### Task to complete
From the records below, extract only the lines running from the line with "place() stool_at(1) stool_lip();" to the line with "shown = obj.evaluated_get(depsgraph)", both lines included, reproducing them exactly.

### Rows from a dataset
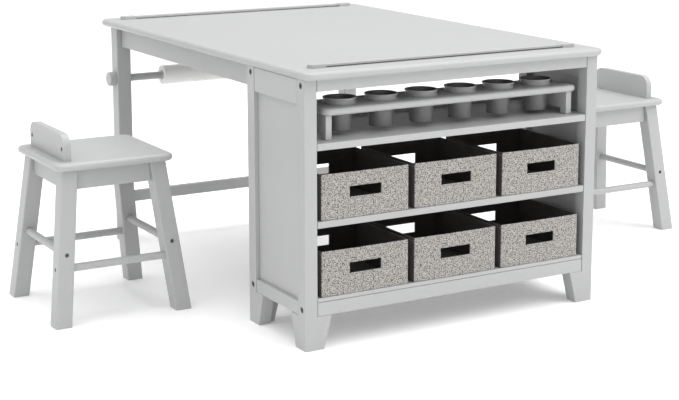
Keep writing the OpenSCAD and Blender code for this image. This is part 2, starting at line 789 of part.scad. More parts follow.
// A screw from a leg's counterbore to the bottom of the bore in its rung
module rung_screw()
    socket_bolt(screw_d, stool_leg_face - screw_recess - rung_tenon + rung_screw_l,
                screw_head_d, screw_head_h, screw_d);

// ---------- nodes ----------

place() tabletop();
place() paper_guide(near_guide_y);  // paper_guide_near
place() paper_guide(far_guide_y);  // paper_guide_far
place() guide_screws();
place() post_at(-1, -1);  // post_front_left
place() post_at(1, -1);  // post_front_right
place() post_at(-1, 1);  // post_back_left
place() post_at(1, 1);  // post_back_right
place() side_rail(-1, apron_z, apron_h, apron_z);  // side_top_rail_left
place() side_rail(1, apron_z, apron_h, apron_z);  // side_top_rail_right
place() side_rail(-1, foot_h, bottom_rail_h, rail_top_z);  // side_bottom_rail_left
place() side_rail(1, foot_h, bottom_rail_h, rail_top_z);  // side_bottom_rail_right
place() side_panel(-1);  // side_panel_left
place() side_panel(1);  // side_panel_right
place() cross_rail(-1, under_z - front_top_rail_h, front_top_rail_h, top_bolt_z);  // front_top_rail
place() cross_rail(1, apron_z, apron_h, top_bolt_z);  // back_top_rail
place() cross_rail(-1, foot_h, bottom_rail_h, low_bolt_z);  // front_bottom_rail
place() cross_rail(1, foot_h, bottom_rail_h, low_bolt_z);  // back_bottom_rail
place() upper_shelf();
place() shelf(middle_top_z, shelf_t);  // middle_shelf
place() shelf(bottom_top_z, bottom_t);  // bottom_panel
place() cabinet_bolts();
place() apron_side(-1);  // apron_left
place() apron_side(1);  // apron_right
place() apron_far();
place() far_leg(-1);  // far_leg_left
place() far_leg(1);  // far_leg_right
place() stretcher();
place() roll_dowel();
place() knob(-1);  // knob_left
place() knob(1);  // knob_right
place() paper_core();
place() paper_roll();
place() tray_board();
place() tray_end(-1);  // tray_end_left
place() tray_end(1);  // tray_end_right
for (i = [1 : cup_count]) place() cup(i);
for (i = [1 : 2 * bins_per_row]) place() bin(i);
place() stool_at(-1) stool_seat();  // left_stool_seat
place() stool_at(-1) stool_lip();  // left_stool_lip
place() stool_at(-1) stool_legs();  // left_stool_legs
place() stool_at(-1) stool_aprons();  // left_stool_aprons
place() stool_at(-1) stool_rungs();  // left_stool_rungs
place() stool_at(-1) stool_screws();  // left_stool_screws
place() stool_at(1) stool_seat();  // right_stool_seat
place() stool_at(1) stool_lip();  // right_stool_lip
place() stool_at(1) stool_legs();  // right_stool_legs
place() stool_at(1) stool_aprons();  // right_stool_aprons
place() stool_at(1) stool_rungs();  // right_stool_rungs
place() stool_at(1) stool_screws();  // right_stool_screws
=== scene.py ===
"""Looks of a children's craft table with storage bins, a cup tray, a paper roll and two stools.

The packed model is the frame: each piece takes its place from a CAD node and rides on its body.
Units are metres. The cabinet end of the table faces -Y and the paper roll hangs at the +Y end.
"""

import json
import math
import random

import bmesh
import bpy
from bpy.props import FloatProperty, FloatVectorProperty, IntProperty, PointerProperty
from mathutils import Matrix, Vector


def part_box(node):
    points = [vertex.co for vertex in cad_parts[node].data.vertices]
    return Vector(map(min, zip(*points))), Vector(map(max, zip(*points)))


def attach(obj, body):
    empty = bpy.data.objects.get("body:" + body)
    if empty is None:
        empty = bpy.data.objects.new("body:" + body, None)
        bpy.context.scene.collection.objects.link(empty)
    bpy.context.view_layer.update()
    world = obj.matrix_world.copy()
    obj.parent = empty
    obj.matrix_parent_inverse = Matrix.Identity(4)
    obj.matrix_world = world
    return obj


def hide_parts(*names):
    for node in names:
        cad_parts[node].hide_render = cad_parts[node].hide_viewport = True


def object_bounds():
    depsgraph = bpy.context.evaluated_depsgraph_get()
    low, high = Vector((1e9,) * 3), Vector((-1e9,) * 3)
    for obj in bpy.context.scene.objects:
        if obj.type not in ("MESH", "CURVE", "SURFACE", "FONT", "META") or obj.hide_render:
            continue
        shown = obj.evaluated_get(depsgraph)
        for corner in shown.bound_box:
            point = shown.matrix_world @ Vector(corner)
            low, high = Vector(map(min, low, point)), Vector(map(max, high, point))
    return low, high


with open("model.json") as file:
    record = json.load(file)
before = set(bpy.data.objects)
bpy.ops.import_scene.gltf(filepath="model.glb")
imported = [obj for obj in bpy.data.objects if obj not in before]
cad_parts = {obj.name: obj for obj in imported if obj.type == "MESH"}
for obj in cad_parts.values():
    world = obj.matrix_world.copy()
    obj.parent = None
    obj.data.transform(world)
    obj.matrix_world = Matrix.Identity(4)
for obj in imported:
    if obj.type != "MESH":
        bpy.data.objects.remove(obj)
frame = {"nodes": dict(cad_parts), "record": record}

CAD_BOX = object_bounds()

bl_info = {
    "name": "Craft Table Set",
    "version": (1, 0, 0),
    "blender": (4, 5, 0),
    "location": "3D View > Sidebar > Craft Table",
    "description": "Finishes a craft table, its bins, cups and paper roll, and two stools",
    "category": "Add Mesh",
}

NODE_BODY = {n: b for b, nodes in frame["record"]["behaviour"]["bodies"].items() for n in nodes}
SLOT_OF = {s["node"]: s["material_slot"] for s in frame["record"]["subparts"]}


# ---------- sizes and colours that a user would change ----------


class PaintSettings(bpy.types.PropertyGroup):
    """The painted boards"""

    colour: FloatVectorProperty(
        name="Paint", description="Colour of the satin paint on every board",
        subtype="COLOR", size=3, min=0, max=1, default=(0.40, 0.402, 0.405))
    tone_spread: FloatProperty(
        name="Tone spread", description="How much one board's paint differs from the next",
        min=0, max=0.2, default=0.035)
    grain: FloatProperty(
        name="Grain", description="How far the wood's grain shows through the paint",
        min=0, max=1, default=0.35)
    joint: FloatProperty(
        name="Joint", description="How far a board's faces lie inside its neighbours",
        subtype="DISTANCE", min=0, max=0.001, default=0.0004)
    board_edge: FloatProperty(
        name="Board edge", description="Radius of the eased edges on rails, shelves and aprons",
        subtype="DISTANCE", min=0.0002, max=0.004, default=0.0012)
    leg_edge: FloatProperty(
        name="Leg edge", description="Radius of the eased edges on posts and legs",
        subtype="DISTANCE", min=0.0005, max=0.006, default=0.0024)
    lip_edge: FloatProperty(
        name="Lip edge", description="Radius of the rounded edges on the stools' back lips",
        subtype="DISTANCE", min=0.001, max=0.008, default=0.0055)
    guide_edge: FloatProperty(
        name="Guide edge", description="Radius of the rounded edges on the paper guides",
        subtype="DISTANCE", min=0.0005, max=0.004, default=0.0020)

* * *

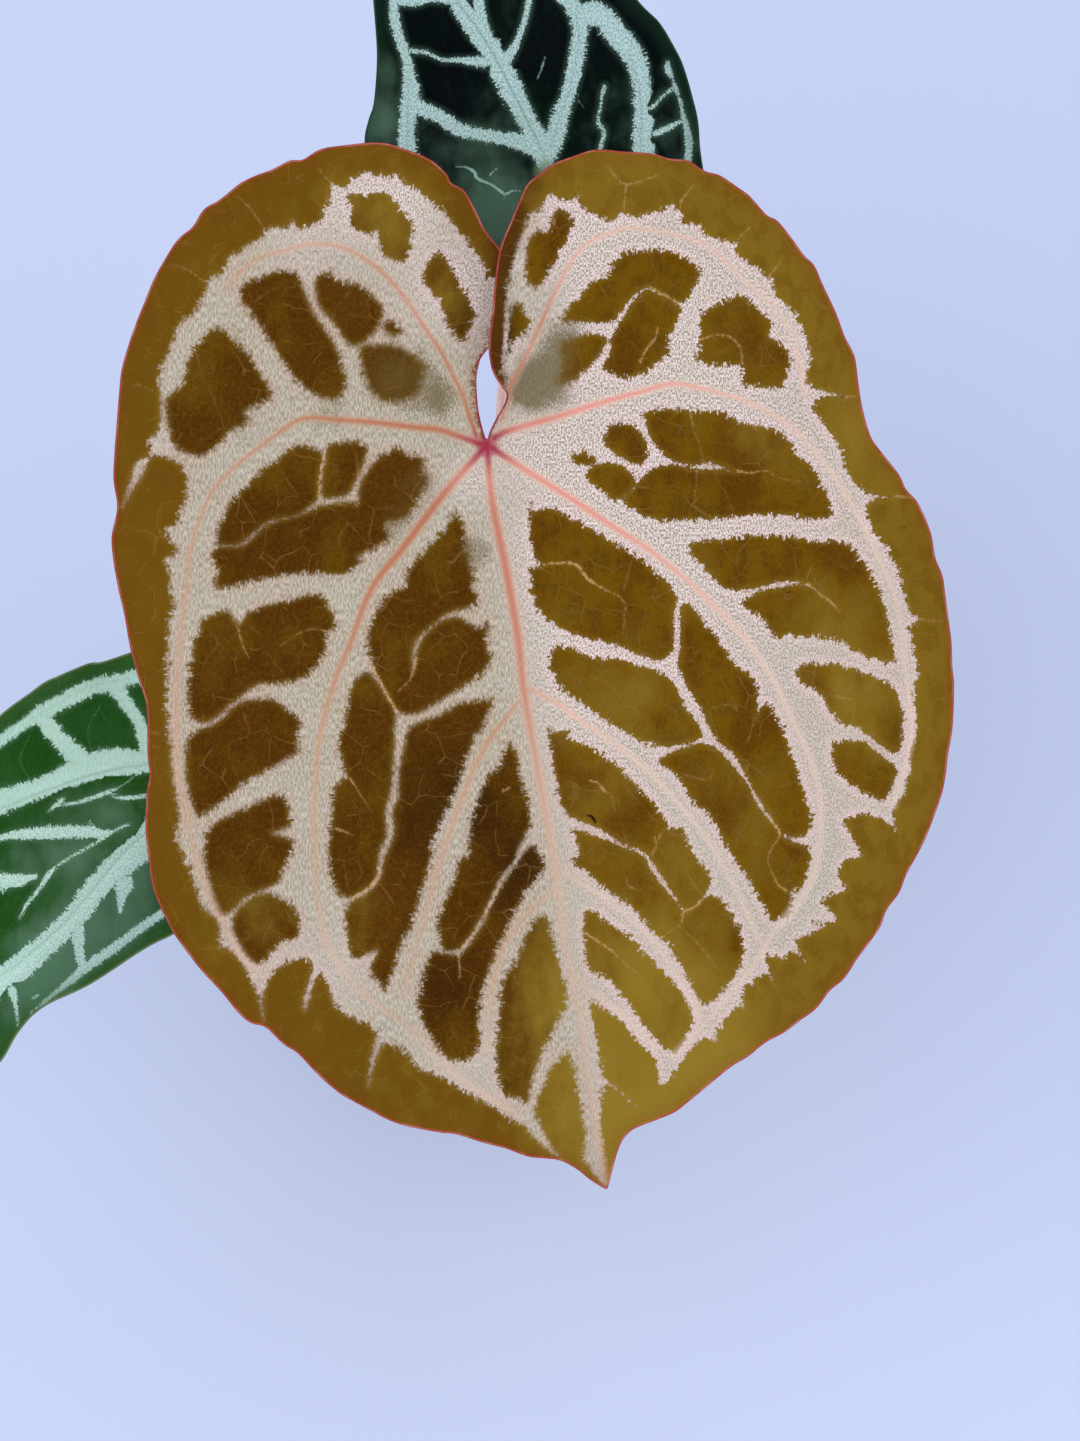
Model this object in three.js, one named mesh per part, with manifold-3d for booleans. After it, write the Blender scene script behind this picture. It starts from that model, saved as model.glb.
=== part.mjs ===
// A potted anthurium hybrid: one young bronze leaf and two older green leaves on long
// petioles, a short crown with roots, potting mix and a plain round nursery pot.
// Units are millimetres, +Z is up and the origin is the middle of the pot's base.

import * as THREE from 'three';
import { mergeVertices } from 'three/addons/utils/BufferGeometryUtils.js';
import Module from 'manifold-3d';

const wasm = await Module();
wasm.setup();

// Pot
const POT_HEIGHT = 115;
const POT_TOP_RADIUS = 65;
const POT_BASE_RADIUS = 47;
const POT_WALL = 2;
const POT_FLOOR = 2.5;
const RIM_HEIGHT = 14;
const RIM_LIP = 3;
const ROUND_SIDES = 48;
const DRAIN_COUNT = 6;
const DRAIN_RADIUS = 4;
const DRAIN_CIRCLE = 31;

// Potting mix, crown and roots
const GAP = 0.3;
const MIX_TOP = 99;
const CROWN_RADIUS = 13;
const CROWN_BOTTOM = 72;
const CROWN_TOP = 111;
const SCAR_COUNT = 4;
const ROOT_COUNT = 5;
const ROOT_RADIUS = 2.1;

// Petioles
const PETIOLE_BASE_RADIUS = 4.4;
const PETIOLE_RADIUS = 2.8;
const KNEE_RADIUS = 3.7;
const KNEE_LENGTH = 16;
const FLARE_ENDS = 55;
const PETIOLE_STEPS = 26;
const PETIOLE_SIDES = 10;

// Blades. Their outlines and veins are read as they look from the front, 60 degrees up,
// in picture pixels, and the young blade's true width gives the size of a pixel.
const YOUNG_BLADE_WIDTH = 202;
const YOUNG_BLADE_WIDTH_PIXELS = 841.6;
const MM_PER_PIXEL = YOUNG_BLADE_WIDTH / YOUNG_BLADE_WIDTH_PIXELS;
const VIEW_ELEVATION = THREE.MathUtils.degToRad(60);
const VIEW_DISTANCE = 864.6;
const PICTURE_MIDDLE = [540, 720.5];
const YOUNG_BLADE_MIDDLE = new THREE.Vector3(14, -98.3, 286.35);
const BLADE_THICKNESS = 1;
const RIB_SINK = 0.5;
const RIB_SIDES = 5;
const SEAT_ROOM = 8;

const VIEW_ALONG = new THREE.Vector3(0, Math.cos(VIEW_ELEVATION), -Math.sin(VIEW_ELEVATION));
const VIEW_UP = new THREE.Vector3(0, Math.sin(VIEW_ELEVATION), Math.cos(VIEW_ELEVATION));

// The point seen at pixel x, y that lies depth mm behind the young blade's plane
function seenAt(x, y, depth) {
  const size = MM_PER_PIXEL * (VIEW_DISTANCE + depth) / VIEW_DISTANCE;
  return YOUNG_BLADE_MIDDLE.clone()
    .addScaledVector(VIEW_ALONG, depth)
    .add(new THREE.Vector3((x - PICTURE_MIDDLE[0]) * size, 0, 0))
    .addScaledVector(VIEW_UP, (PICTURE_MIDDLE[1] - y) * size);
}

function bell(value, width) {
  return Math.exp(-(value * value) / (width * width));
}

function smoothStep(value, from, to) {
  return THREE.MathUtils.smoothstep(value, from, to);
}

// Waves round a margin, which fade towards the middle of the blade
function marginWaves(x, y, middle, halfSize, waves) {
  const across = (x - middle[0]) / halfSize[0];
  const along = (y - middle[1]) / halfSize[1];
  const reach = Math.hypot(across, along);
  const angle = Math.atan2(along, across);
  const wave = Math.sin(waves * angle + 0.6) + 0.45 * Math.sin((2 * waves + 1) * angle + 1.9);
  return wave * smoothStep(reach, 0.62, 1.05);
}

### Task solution
place() stool_at(1) stool_lip();  // right_stool_lip
place() stool_at(1) stool_legs();  // right_stool_legs
place() stool_at(1) stool_aprons();  // right_stool_aprons
place() stool_at(1) stool_rungs();  // right_stool_rungs
place() stool_at(1) stool_screws();  // right_stool_screws
=== scene.py ===
"""Looks of a children's craft table with storage bins, a cup tray, a paper roll and two stools.

The packed model is the frame: each piece takes its place from a CAD node and rides on its body.
Units are metres. The cabinet end of the table faces -Y and the paper roll hangs at the +Y end.
"""

import json
import math
import random

import bmesh
import bpy
from bpy.props import FloatProperty, FloatVectorProperty, IntProperty, PointerProperty
from mathutils import Matrix, Vector


def part_box(node):
    points = [vertex.co for vertex in cad_parts[node].data.vertices]
    return Vector(map(min, zip(*points))), Vector(map(max, zip(*points)))


def attach(obj, body):
    empty = bpy.data.objects.get("body:" + body)
    if empty is None:
        empty = bpy.data.objects.new("body:" + body, None)
        bpy.context.scene.collection.objects.link(empty)
    bpy.context.view_layer.update()
    world = obj.matrix_world.copy()
    obj.parent = empty
    obj.matrix_parent_inverse = Matrix.Identity(4)
    obj.matrix_world = world
    return obj


def hide_parts(*names):
    for node in names:
        cad_parts[node].hide_render = cad_parts[node].hide_viewport = True


def object_bounds():
    depsgraph = bpy.context.evaluated_depsgraph_get()
    low, high = Vector((1e9,) * 3), Vector((-1e9,) * 3)
    for obj in bpy.context.scene.objects:
        if obj.type not in ("MESH", "CURVE", "SURFACE", "FONT", "META") or obj.hide_render:
            continue
        shown = obj.evaluated_get(depsgraph)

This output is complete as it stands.